Interaction Modeling / Engaged User Satisfaction
Complicated title for something that there's no description of. I am going to guess... Another survey?
My copypasta key is wearing out; please see notes under "Moderator Quarterly Survey" and "Downvotes Research".
Area 51: The Way Forward - Discovery
Big, if true.
Assumed test for success: any sort of plan or analysis of Area 51 is published. Ideally one that doesn't just badly reinvent something Robert proposed 6 years ago.
New Editor
Please, please, please just steal one from a site that already has a good Markdown editor. SO's editor was best-in-class 12 years ago, but it's been lapped many times now; heck, https://stackedit.io started with SO's editor and has long ago left it in the dust. Y'all don't have to try for something world-changing here, just aim for parity with what's already winning: take the one from GitHub, or StackEdit, or Visual Studio Code, or innumerable other places that've actually spent serious time making good editors over the past decade. Then use the time you save to beef up support for pasting in code - that's the big failure-scenario for new SO users.

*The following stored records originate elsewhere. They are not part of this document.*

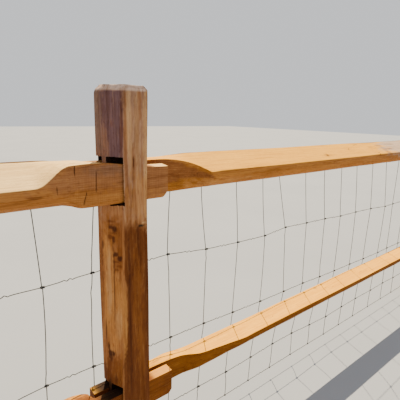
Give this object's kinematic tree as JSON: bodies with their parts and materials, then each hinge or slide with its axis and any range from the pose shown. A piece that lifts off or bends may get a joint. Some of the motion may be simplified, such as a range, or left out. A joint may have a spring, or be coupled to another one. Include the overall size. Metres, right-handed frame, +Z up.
{
  "type": "post and rail fence",
  "caption": "Mortised post and two-rail fence of cleft wood with wire stock netting along its far side, in whole bays.",
  "frame": {"origin": "ground level at the foot of the middle post, on its axis", "axes": "+X along the fence to the right seen from the front, +Y to the netting side at the back, +Z up"},
  "size_m": [9.853, 0.1203, 1.312],
  "materials": {
    "post_wood": "hewn, unfinished",
    "rail_wood": "cleft, unfinished",
    "wire": "galvanised"
  },
  "bodies": {
    "root": {"post_1": "post_wood", "post_2": "post_wood", "post_3": "post_wood", "post_4": "post_wood", "post_5": "post_wood", "upper_rail_bay_1": "rail_wood", "upper_rail_bay_2": "rail_wood", "upper_rail_bay_3": "rail_wood", "upper_rail_bay_4": "rail_wood", "lower_rail_bay_1": "rail_wood", "lower_rail_bay_2": "rail_wood", "lower_rail_bay_3": "rail_wood", "lower_rail_bay_4": "rail_wood", "netting_bay_1": "wire", "netting_bay_2": "wire", "netting_bay_3": "wire", "netting_bay_4": "wire"}
  },
  "joints": []
}
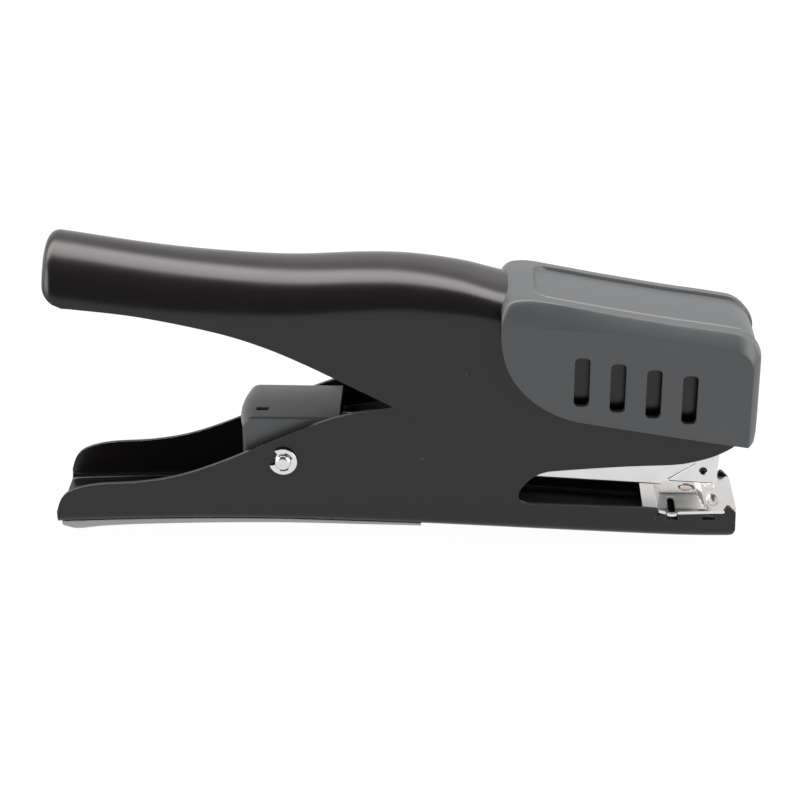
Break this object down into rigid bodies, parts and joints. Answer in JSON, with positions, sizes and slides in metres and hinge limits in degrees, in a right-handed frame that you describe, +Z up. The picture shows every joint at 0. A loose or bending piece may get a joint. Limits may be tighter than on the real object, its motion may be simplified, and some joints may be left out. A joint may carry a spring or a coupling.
{
  "type": "plier stapler",
  "caption": "Hand-held plier stapler: black sheet-steel frame and squeeze handle, grey slotted head cover, throat with anvil jaw, sliding staple tray.",
  "frame": {"origin": "on the surface it rests on, under the middle of its bounding box", "axes": "+X towards the jaw, along the length; +Y to the far side, across the width; +Z up"},
  "size_m": [0.18, 0.0324, 0.0788],
  "materials": {
    "black_paint": "satin black enamel",
    "nickel": "bright nickel plate",
    "zinced_steel": "zinc plate, semi-matt",
    "spring_steel": "plain spring steel",
    "grey_plastic": "fine matt grain, dark grey",
    "pale_plastic": "matt, light grey",
    "coppered_rivet": "dull copper flash"
  },
  "bodies": {
    "frame": {"frame": "black_paint", "base_grip": "pale_plastic", "anvil_plate": "nickel", "anvil_bridge": "zinced_steel", "anvil_rivet": "coppered_rivet", "rear_stud_near": "nickel", "rear_clip_near": "nickel", "rear_stud_far": "nickel", "rear_clip_far": "nickel", "fulcrum_pin": "zinced_steel", "fulcrum_clip": "spring_steel", "spring_seat": "zinced_steel", "magazine_spring": "spring_steel"},
    "handle": {"handle_shell": "black_paint", "head_cover": "grey_plastic", "roller_pin": "zinced_steel", "return_spring": "spring_steel"},
    "roller": {"push_roller": "zinced_steel"},
    "driver_lever": {"driver_lever": "zinced_steel", "driver_blade": "spring_steel", "blade_rivet": "zinced_steel"},
    "magazine": {"magazine": "nickel", "front_guide": "nickel"},
    "staple_tray": {"tray_rail": "zinced_steel", "spring_rod": "zinced_steel", "tray_cap": "grey_plastic"},
    "pusher": {"staple_pusher": "grey_plastic", "feed_spring": "spring_steel"}
  },
  "joints": [
    {"name": "handle_squeeze", "type": "hinge", "parent": "frame", "child": "handle", "pos_m": [0.0795, 0, 0.045], "axis": [0, -1, 0], "range_deg": [0, 10], "stiffness_Nm_per_rad": 1.2, "springref_deg": -17.19, "deforming": ["return_spring"]},
    {"name": "roller_spin", "type": "hinge", "parent": "handle", "child": "roller", "pos_m": [0.041, 0, 0.041], "axis": [0, 1, 0], "continuous": true},
    {"name": "driver_press", "type": "hinge", "parent": "frame", "child": "driver_lever", "pos_m": [-0.0303, 0, 0.022], "axis": [0, 1, 0], "range_deg": [0, 5.4]},
    {"name": "magazine_close", "type": "hinge", "parent": "frame", "child": "magazine", "pos_m": [-0.0303, 0, 0.022], "axis": [0, 1, 0], "range_deg": [0, 2.4], "deforming": ["magazine_spring"]},
    {"name": "tray_slide", "type": "slide", "parent": "magazine", "child": "staple_tray", "axis": [-0.9987, 0, 0.0506], "range_m": [0, 0.1]},
    {"name": "pusher_slide", "type": "slide", "parent": "staple_tray", "child": "pusher", "axis": [-0.9987, 0, 0.0506], "range_m": [0, 0.09], "stiffness_N_per_m": 6, "springref_m": -0.08, "deforming": ["feed_spring"]}
  ],
  "couplings": [
    {"joint": "driver_press", "follows": "handle_squeeze", "ratio": 0.54},
    {"joint": "magazine_close", "follows": "handle_squeeze", "ratio": 0.24}
  ]
}
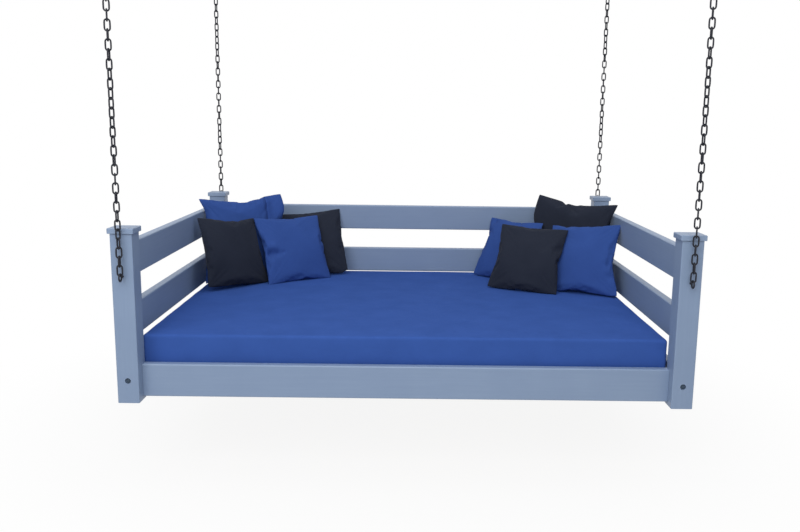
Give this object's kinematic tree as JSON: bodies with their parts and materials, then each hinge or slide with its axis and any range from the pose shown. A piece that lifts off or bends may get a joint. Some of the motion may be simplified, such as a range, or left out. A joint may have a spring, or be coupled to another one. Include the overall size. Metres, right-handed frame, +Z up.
{
  "type": "porch swing",
  "caption": "Daybed porch swing: railed timber frame with a low front, a mattress and scatter pillows, hung from the ceiling on chains.",
  "frame": {"origin": "on the ceiling plane, midway between the four chains", "axes": "+Z up, +X along the length of the bed, -Y towards the low open front"},
  "size_m": [2.386, 1.878, 1.998],
  "materials": {
    "painted_wood": "slate blue satin paint",
    "bare_wood": "planed, unpainted",
    "blue_fabric": "woven outdoor cloth",
    "charcoal_fabric": "woven outdoor cloth",
    "dark_steel": "blackened steel"
  },
  "bodies": {
    "ceiling_plates": {"front_left_hanger": "dark_steel", "front_right_hanger": "dark_steel", "back_left_hanger": "dark_steel", "back_right_hanger": "dark_steel"},
    "top_link_front_left": {"front_left_top_link": "dark_steel"},
    "top_link_front_right": {"front_right_top_link": "dark_steel"},
    "top_link_back_left": {"back_left_top_link": "dark_steel"},
    "top_link_back_right": {"back_right_top_link": "dark_steel"},
    "chain_front_left": {"front_left_upper_chain": "dark_steel"},
    "chain_front_right": {"front_right_upper_chain": "dark_steel"},
    "chain_back_left": {"back_left_upper_chain": "dark_steel"},
    "chain_back_right": {"back_right_upper_chain": "dark_steel"},
    "pivot_front_left": {"front_left_pivot_link": "dark_steel"},
    "pivot_front_right": {"front_right_pivot_link": "dark_steel"},
    "pivot_back_left": {"back_left_pivot_link": "dark_steel"},
    "pivot_back_right": {"back_right_pivot_link": "dark_steel"},
    "bed": {"front_left_post": "painted_wood", "front_right_post": "painted_wood", "back_left_post": "painted_wood", "back_right_post": "painted_wood", "front_left_cap": "painted_wood", "front_right_cap": "painted_wood", "back_left_cap": "painted_wood", "back_right_cap": "painted_wood", "front_bottom_rail": "painted_wood", "back_bottom_rail": "painted_wood", "back_middle_rail": "painted_wood", "back_top_rail": "painted_wood", "left_bottom_rail": "painted_wood", "left_middle_rail": "painted_wood", "left_top_rail": "painted_wood", "right_bottom_rail": "painted_wood", "right_middle_rail": "painted_wood", "right_top_rail": "painted_wood", "front_cleat": "bare_wood", "back_cleat": "bare_wood", "centre_beam": "bare_wood", "slat_base": "bare_wood", "mattress": "blue_fabric", "left_corner_pillow": "blue_fabric", "left_side_pillow": "charcoal_fabric", "left_front_pillow": "blue_fabric", "left_rail_pillow": "charcoal_fabric", "right_corner_pillow": "charcoal_fabric", "right_rail_pillow": "blue_fabric", "right_front_pillow": "charcoal_fabric", "right_side_pillow": "blue_fabric", "front_left_bolt": "dark_steel", "front_right_bolt": "dark_steel", "back_left_bolt": "dark_steel", "back_right_bolt": "dark_steel", "front_left_screw_eye": "dark_steel", "front_right_screw_eye": "dark_steel", "back_left_screw_eye": "dark_steel", "back_right_screw_eye": "dark_steel", "front_left_lower_chain": "dark_steel", "front_right_lower_chain": "dark_steel", "back_left_lower_chain": "dark_steel", "back_right_lower_chain": "dark_steel"}
  },
  "joints": [
    {"name": "sway", "type": "hinge", "parent": "ceiling_plates", "child": "top_link_front_left", "pos_m": [-1.1405, -0.884, -0.049], "axis": [0, 1, 0], "range_deg": [-8, 8]},
    {"name": "sway_front_right", "type": "hinge", "parent": "ceiling_plates", "child": "top_link_front_right", "pos_m": [1.1405, -0.884, -0.049], "axis": [0, 1, 0], "range_deg": [-8, 8]},
    {"name": "sway_back_left", "type": "hinge", "parent": "ceiling_plates", "child": "top_link_back_left", "pos_m": [-1.1405, 0.884, -0.049], "axis": [0, 1, 0], "range_deg": [-8, 8]},
    {"name": "sway_back_right", "type": "hinge", "parent": "ceiling_plates", "child": "top_link_back_right", "pos_m": [1.1405, 0.884, -0.049], "axis": [0, 1, 0], "range_deg": [-8, 8]},
    {"name": "swing", "type": "hinge", "parent": "top_link_front_left", "child": "chain_front_left", "pos_m": [-1.1405, -0.884, -0.08306], "axis": [1, 0, 0], "range_deg": [-20, 20]},
    {"name": "swing_front_right", "type": "hinge", "parent": "top_link_front_right", "child": "chain_front_right", "pos_m": [1.1405, -0.884, -0.08306], "axis": [1, 0, 0], "range_deg": [-20, 20]},
    {"name": "swing_back_left", "type": "hinge", "parent": "top_link_back_left", "child": "chain_back_left", "pos_m": [-1.1405, 0.884, -0.08306], "axis": [1, 0, 0], "range_deg": [-20, 20]},
    {"name": "swing_back_right", "type": "hinge", "parent": "top_link_back_right", "child": "chain_back_right", "pos_m": [1.1405, 0.884, -0.08306], "axis": [1, 0, 0], "range_deg": [-20, 20]},
    {"name": "pivot_swing_front_left", "type": "hinge", "parent": "chain_front_left", "child": "pivot_front_left", "pos_m": [-1.1405, -0.884, -1.19924], "axis": [1, 0, 0], "range_deg": [-20, 20]},
    {"name": "pivot_swing_front_right", "type": "hinge", "parent": "chain_front_right", "child": "pivot_front_right", "pos_m": [1.1405, -0.884, -1.19924], "axis": [1, 0, 0], "range_deg": [-20, 20]},
    {"name": "pivot_swing_back_left", "type": "hinge", "parent": "chain_back_left", "child": "pivot_back_left", "pos_m": [-1.1405, 0.884, -1.19924], "axis": [1, 0, 0], "range_deg": [-20, 20]},
    {"name": "pivot_swing_back_right", "type": "hinge", "parent": "chain_back_right", "child": "pivot_back_right", "pos_m": [1.1405, 0.884, -1.19924], "axis": [1, 0, 0], "range_deg": [-20, 20]},
    {"name": "bed_sway", "type": "hinge", "parent": "pivot_front_left", "child": "bed", "pos_m": [-1.1405, -0.884, -1.23544], "axis": [0, 1, 0], "range_deg": [-8, 8]}
  ],
  "couplings": [
    {"joint": "sway_front_right", "follows": "sway", "ratio": 1},
    {"joint": "sway_back_left", "follows": "sway", "ratio": 1},
    {"joint": "sway_back_right", "follows": "sway", "ratio": 1},
    {"joint": "bed_sway", "follows": "sway", "ratio": -1},
    {"joint": "swing_front_right", "follows": "swing", "ratio": 1},
    {"joint": "swing_back_left", "follows": "swing", "ratio": 1},
    {"joint": "swing_back_right", "follows": "swing", "ratio": 1},
    {"joint": "pivot_swing_front_left", "follows": "swing", "ratio": -1},
    {"joint": "pivot_swing_front_right", "follows": "swing", "ratio": -1},
    {"joint": "pivot_swing_back_left", "follows": "swing", "ratio": -1},
    {"joint": "pivot_swing_back_right", "follows": "swing", "ratio": -1}
  ]
}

P.S. Please don't steal Reddit's; it sucks.
Assumed test for success: an editor that rivals the one in Visual Studio Code. Or is the one in Visual Studio Code.
GDPR Consent Management v2
Well, that sounds vaguely ominous. But, legal things generally do.
Assumed test for success: Stack Overflow complies with all relevant European laws regarding the privacy and retention of personal information.
That's it! If there are errors or inaccuracies in any of the above, feel free to edit, or just post corrections to the blog.